新・旅日記 No.4 2009年冬の旅
ヤンコー先生とマリアさん
留学時代の後半3カ月は、シュヴェービッシュ・ハルの街からバスで10分ほどのミッヒェルフェルドにあるヤンコー先生のお宅に住みました。ヤンコー先生は5 月に私たちのクラスの先生が具合が悪くなり、替わりに来てくださったゲーテ・インスティテュートの元教師です。彼女がゆっくりギリシャの別荘に行って身体を休めたいということで、私に留守番を頼んで行かれたのです。その間、私は2匹の飼い猫、ハネマンとトムのお世話をし、週末に一度ギリシャの別荘にいるヤンコー 先生に電話で報告するという約束でした。上の階に住むマリアさんは認知症でしたが、私の拙いドイツ語を直したりアドヴァイスをすることは元秘書の仕事をし ていた方だけあってお手の物でした。毎日のように宿題でマリアさんにお世話になり、よくおしゃべりしました。そんなお二人にもできあがった本を届けるのが この旅の大きな目的の一つでした。懐かしいヤンコー先生のお宅まで伺ったときに、
「ミドリ、今、ヨハニター・ハレでリーメンシュナイダー作品の展示をしているから、夕食までの間に見に行ってきたら? 送ってあげるわよ」
と 言われたのです。実はフランクフルトのトーマスにもその新聞記事をもらっていたのですが、とても見て回る時間が無いとあきらめていたのでした。バスを待っ ていてはほとんど行けないのですが、車で送迎してくださるのなら充分見てくることは可能です。本当にうれしいことでした。ヨハニター・ハレで初めてのリーメンシュナイダー作品を2点、以前見たことのある作品を1点拝観しました。いずれにせよ写真撮影禁止なので、留学したときにお世話になった方を通して撮影の許可をいただき、出直したいと心に決めました。
また、前の日には、チューリッヒからシュヴェービッシュ・ハルに着いた直後、ハル・フランケン博物館を訪ねました。そこでは、リーメンシュナイダーの弟子、ハンス・ボイシャーが作ったのではないかと言われる磔刑像と、周辺作家による聖枝祭のロバの2点を見ることができました。

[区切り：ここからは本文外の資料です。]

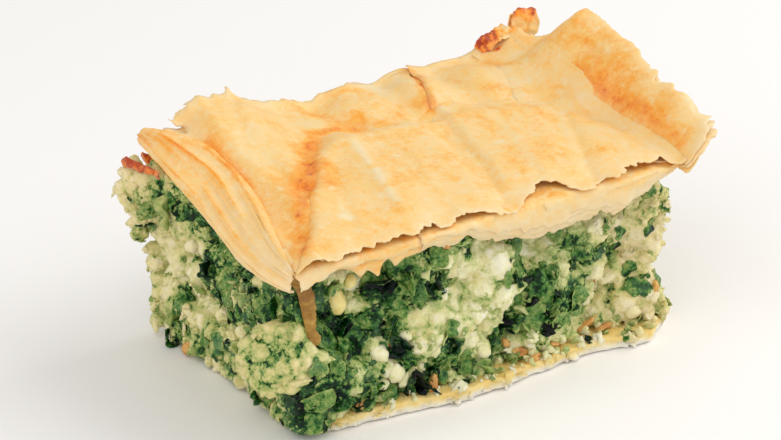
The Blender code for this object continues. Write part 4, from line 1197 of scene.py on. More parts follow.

<3ヶ月間、宿題の面倒を見てくださったマリアさん お別れするのがとても辛かった。ヤンコー先生はお写真が手元になく、載せることができないのが残念。>
マリアンヌとホールスト
2006 年に約半年間ドイツ語を学んだシュヴェービッシュ・ハルは、未だ中世のような雰囲気を持つ木組みの家々が並んだきれいな街です。ここでの文化交流家庭(タ ンデム)のマリアンヌとホールストは、私にとって学校を離れて話したり一緒に食事をしたりできる安心な模擬家族のような場所でした。帰国してからもずっと メールやカードのやりとりが続いています。マリアンヌは厳しいけど優しい先生のような方。でもお料理が得意でてきぱきとテーブルを整える様子は肝っ玉母さ ん。ホールストは大きな声でしょっちゅうマリアンヌと漫才をしているような朗らかなお父さん。甘いものに目がなく、その分野菜は嫌い。大きなだだっ子のよ うです。最初は彼の発音がなかなか聞き取れなかったのですが、少しずつ慣れてきました。
<本を手にして喜んでくださるマリアンヌとホールスト>
2008年に出版した『祈りの彫刻 リーメンシュナイダーを歩く』の作品一覧にはシュヴェービッシュ・ハルの項目がありません。情報そのものが不足してい たこと、また私の語学力も不十分だったため、情報キャッチ力が不足していたことで、彼の作品を見つけることができなかったようです。
その後、弟子の作品があるらしいという話を聞いたり、もう一度マインフランケン博物館発行のカタログを読み直したりした結果、現在ではシュヴェービッシュ・ハルの街では4カ所でリーメンシュナイダー関係の作品を見られることがわかっています。なんとも皮肉な結果ですが、この交通の便が悪い小さな街に留学後に何度も足を運ぶ理由ができて、却ってよかったのかもしれません。ミッヒェルフェルドのマリアさんはすでに老人施設に入られてから連絡が取れなくなり、ミュンヘンに引っ越したヤンコー先生からはメールを出しても返信が届かなくなりました。こうした方々がいなくなると心の故郷も次第に遠のいてしまいがちですが、シュヴェービッシュ・ハルにマリアンヌとホールストが元気でいてくれる間はまだ訪ねる理由があると思うと心がほっこりします。